■ Problem requirements
Search the material below for the word "objects" and copy every line in which it occurs.
*** Source excerpt ***
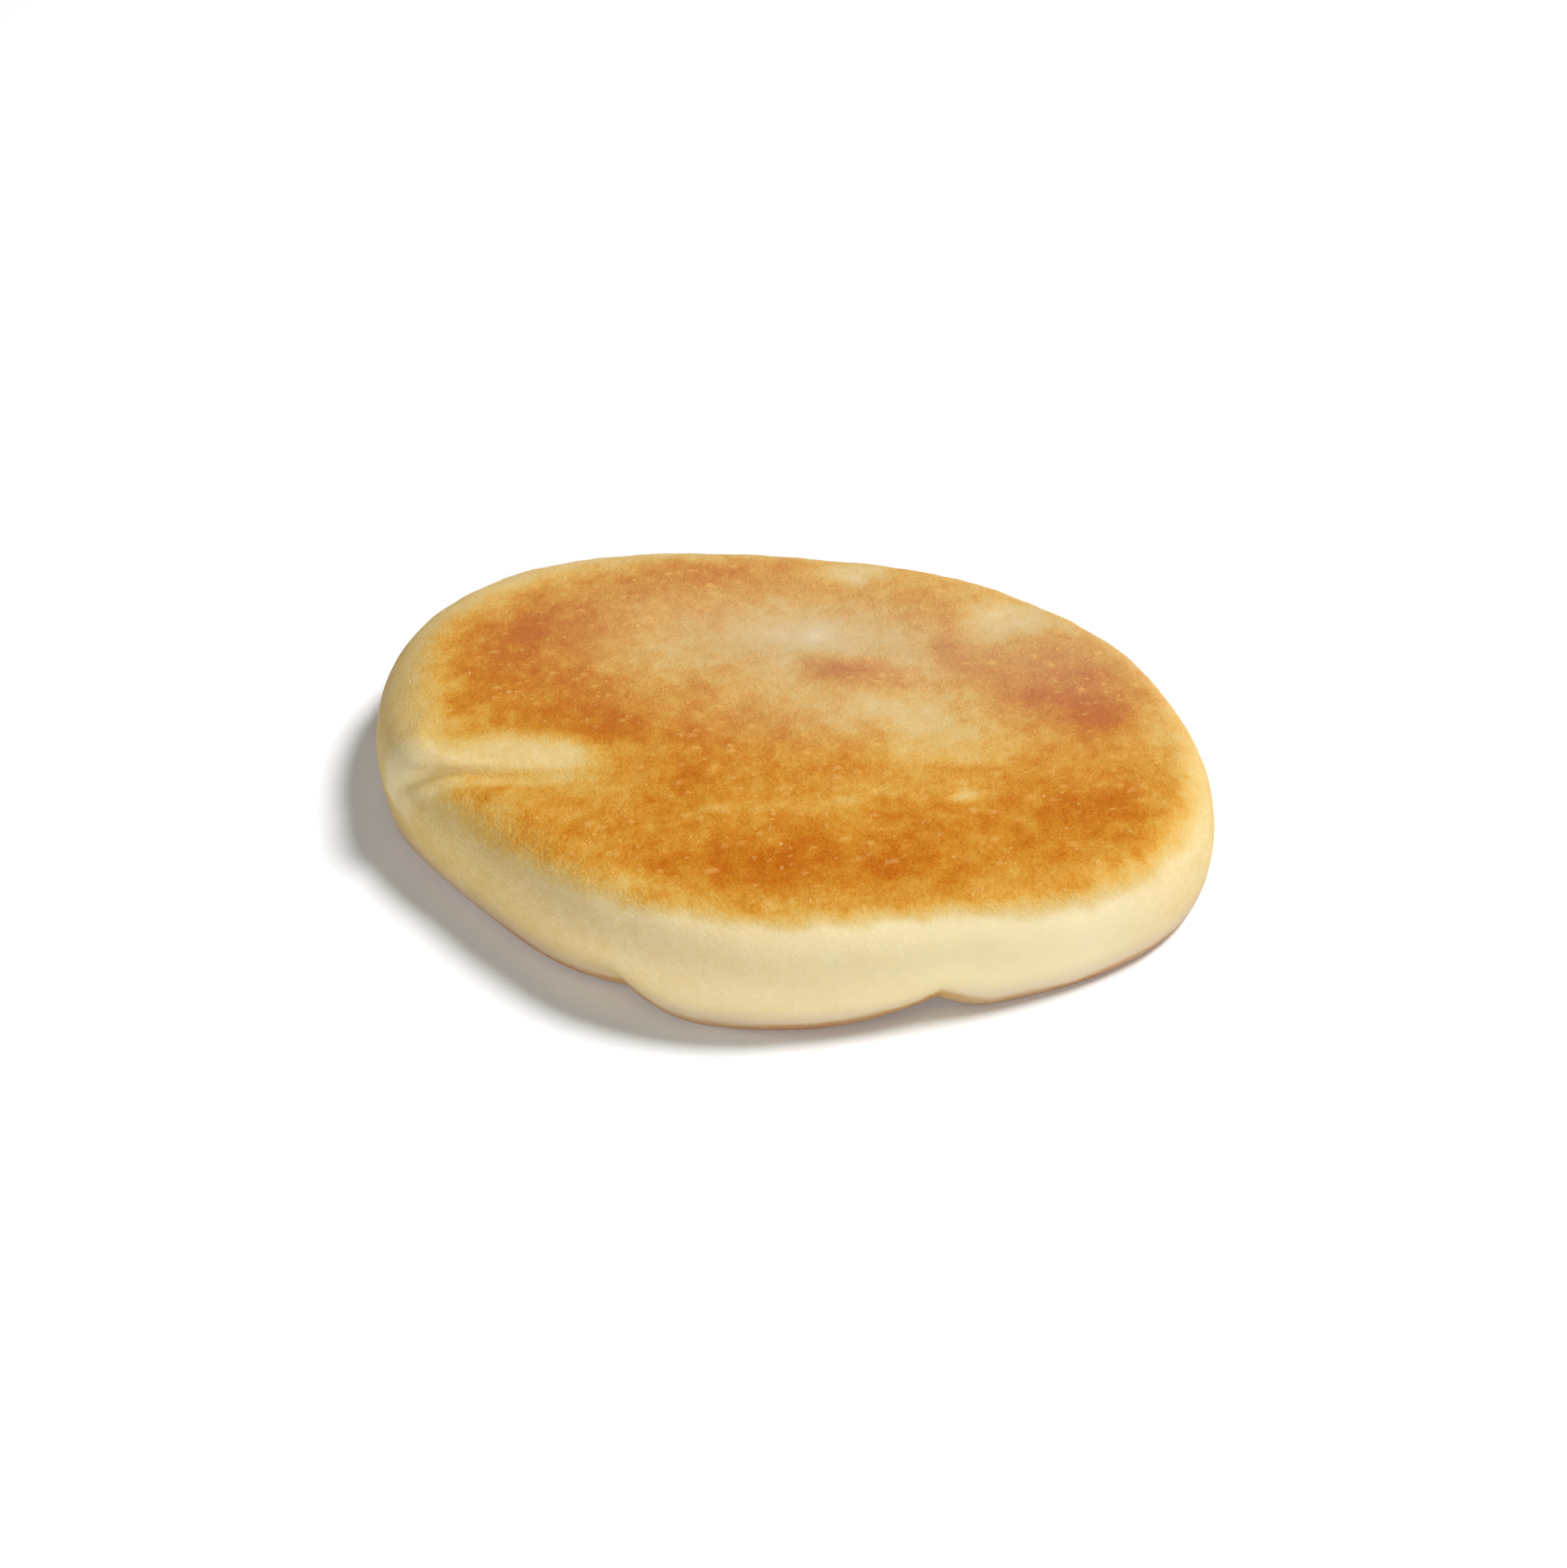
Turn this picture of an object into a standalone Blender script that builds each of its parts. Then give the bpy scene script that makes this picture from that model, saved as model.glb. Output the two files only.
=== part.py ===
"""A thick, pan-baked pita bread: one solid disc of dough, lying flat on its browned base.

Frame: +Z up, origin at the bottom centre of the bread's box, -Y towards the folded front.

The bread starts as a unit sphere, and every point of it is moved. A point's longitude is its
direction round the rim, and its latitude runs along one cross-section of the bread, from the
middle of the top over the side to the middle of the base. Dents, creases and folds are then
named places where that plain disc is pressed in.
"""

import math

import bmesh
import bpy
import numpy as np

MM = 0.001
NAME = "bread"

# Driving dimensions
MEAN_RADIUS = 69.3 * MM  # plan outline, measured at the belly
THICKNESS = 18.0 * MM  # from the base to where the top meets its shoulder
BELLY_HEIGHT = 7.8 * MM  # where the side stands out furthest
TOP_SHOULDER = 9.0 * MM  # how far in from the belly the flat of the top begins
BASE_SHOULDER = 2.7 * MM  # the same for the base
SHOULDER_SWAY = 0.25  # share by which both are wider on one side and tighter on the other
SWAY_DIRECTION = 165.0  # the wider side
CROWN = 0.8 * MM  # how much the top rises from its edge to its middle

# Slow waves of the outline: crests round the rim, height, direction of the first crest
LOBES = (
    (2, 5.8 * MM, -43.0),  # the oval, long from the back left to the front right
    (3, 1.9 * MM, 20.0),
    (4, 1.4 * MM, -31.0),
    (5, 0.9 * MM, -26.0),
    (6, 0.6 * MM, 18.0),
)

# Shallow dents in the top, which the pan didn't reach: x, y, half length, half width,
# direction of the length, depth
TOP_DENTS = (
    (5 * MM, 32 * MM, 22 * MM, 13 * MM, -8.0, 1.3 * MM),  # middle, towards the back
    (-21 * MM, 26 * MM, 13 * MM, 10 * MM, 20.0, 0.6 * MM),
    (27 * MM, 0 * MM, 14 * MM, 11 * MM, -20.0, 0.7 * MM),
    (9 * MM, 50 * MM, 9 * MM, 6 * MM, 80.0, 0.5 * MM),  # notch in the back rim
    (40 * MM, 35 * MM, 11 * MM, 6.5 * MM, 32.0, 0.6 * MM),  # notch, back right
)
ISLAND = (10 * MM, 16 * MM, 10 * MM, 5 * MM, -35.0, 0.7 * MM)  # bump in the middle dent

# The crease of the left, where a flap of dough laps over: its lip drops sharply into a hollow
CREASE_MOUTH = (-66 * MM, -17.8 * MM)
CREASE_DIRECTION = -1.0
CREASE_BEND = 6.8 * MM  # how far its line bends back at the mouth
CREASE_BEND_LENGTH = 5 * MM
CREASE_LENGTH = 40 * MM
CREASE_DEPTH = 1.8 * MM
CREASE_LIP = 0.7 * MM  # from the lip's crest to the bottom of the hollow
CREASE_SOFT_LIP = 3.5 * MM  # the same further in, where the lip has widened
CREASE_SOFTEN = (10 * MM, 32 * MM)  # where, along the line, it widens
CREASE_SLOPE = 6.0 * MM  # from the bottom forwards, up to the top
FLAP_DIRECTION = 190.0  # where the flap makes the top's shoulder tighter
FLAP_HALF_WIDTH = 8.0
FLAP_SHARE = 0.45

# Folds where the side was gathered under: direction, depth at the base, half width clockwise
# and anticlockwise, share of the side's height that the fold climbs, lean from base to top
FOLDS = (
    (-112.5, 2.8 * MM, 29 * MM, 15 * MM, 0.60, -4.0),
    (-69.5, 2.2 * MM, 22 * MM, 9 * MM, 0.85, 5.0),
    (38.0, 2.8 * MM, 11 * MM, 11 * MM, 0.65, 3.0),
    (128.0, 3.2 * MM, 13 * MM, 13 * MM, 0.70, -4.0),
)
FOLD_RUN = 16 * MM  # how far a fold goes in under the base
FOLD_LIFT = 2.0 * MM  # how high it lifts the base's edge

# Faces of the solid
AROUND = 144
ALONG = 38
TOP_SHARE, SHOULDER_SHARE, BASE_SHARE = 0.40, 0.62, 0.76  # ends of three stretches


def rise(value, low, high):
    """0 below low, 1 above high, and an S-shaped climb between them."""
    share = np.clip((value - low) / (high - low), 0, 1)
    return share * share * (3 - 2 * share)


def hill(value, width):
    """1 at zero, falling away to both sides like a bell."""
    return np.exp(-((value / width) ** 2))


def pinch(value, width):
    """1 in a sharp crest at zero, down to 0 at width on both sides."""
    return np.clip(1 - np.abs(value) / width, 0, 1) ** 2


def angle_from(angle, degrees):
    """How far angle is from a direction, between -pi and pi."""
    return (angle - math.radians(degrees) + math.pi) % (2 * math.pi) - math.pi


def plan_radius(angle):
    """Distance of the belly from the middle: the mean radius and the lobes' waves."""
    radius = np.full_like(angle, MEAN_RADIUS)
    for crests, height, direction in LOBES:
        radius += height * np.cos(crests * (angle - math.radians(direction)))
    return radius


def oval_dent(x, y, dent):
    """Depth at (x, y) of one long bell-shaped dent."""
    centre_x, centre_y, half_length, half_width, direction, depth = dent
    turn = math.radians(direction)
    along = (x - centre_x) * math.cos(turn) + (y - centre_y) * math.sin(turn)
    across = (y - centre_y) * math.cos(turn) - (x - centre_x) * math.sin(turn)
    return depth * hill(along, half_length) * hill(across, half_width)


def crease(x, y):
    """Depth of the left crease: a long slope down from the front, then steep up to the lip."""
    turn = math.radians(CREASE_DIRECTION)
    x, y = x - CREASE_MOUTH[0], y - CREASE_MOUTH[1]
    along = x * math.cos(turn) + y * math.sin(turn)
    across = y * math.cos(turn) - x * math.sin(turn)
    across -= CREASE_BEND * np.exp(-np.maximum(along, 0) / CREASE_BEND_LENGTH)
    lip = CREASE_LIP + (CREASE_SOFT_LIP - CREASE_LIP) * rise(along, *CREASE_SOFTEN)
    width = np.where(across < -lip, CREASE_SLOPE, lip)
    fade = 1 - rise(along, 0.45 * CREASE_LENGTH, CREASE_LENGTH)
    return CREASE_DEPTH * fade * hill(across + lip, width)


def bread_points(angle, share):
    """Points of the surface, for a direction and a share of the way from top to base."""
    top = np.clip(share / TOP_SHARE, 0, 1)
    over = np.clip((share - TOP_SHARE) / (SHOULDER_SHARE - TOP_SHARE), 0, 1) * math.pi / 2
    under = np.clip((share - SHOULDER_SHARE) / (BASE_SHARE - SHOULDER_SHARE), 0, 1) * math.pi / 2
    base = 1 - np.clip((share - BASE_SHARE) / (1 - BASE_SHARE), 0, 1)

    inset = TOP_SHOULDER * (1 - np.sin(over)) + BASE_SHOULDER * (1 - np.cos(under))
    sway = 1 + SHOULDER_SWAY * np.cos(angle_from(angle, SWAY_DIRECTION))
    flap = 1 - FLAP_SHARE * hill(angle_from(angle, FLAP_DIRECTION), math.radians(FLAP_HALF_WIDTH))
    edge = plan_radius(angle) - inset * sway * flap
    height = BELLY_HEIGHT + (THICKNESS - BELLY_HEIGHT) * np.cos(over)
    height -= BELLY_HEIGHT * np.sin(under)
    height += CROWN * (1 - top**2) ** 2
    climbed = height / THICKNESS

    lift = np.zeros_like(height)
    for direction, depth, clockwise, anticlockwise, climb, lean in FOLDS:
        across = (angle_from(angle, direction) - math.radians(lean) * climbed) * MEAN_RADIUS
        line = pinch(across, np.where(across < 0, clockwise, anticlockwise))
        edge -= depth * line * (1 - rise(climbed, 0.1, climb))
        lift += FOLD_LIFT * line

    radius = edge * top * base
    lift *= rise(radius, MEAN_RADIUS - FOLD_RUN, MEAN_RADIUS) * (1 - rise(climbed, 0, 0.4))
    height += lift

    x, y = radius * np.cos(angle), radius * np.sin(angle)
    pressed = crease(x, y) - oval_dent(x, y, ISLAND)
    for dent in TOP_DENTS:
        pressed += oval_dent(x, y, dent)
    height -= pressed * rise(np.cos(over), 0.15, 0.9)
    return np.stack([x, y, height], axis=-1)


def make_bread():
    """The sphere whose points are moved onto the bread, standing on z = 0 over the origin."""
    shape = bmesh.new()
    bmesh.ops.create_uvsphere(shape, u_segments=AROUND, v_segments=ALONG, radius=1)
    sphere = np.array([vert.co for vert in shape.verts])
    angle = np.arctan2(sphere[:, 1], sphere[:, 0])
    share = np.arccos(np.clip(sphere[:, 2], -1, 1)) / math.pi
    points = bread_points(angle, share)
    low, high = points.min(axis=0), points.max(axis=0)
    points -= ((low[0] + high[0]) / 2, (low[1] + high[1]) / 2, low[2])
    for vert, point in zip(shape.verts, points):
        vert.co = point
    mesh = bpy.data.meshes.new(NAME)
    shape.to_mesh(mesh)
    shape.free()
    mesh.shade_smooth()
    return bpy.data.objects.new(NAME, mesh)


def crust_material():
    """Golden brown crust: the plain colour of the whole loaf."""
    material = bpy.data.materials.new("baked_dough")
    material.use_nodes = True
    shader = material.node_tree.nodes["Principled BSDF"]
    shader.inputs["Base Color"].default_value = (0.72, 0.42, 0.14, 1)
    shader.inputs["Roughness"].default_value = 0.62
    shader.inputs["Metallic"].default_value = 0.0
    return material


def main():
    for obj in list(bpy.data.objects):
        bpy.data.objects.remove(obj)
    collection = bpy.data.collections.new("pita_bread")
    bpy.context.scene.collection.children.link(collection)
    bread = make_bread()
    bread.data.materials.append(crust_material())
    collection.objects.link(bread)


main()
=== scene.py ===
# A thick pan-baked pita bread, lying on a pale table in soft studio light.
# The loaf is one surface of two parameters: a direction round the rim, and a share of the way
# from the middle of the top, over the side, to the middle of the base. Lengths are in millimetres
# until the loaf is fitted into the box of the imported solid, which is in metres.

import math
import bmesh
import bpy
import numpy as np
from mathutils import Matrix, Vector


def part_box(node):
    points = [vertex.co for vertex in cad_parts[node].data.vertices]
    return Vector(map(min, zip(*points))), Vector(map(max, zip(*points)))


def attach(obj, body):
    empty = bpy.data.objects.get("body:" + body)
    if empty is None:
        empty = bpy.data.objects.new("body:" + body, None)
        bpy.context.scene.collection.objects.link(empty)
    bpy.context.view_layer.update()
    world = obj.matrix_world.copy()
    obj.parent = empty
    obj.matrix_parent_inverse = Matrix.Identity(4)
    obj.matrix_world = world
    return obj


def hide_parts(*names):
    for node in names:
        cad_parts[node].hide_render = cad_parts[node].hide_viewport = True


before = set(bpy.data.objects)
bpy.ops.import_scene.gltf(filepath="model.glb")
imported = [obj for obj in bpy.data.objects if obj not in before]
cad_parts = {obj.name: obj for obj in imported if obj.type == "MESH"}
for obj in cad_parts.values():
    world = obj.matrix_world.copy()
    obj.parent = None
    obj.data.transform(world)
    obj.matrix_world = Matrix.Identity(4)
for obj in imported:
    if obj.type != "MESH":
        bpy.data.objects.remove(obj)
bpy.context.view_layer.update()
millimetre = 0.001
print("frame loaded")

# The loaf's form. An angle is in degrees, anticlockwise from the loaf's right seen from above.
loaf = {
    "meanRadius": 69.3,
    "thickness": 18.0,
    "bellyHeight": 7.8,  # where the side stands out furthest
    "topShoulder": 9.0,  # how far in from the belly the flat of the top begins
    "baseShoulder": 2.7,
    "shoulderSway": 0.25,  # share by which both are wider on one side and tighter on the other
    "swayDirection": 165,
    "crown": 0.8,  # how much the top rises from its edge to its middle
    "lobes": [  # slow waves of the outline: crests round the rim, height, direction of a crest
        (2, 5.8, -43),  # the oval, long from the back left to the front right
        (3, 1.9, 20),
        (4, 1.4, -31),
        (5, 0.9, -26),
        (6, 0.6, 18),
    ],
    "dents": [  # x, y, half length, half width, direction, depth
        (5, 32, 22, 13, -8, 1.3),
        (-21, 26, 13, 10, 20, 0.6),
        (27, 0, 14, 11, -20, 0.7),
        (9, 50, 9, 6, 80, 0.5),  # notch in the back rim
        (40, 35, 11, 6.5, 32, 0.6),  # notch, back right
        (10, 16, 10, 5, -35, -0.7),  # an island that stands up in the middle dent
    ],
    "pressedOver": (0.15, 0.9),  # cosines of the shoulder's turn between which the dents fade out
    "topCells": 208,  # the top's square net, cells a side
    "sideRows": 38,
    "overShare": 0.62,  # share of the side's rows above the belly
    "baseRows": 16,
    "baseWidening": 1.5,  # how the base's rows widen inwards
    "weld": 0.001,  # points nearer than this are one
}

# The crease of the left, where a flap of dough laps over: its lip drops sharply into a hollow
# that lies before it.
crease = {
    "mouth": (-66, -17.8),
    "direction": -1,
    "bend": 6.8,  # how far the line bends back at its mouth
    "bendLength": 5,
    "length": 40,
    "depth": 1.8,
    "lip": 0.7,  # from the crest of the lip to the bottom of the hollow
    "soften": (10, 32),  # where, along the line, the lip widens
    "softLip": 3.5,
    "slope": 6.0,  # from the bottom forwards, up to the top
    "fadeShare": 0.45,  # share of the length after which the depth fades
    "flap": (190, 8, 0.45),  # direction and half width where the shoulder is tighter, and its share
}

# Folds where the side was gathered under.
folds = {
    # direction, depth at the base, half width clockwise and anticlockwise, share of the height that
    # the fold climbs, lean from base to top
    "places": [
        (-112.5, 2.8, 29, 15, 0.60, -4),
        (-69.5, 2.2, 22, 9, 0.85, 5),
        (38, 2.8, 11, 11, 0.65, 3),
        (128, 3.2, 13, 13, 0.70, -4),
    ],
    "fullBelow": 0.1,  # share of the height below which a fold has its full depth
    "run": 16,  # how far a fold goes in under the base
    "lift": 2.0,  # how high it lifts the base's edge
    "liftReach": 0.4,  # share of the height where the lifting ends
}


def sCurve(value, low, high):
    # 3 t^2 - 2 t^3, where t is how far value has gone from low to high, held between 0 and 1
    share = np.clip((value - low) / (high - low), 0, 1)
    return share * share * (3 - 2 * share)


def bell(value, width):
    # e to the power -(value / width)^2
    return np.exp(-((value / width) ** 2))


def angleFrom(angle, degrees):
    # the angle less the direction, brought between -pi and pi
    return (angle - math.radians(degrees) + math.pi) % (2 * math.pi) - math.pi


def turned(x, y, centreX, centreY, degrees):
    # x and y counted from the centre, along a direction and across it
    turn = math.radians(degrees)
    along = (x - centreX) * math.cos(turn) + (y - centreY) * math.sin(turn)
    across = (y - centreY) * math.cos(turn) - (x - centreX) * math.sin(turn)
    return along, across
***
■ Exercise response
    return bpy.data.objects.new(NAME, mesh)
    for obj in list(bpy.data.objects):
        bpy.data.objects.remove(obj)
    collection.objects.link(bread)
    empty = bpy.data.objects.get("body:" + body)
        empty = bpy.data.objects.new("body:" + body, None)
        bpy.context.scene.collection.objects.link(empty)
before = set(bpy.data.objects)
imported = [obj for obj in bpy.data.objects if obj not in before]
        bpy.data.objects.remove(obj)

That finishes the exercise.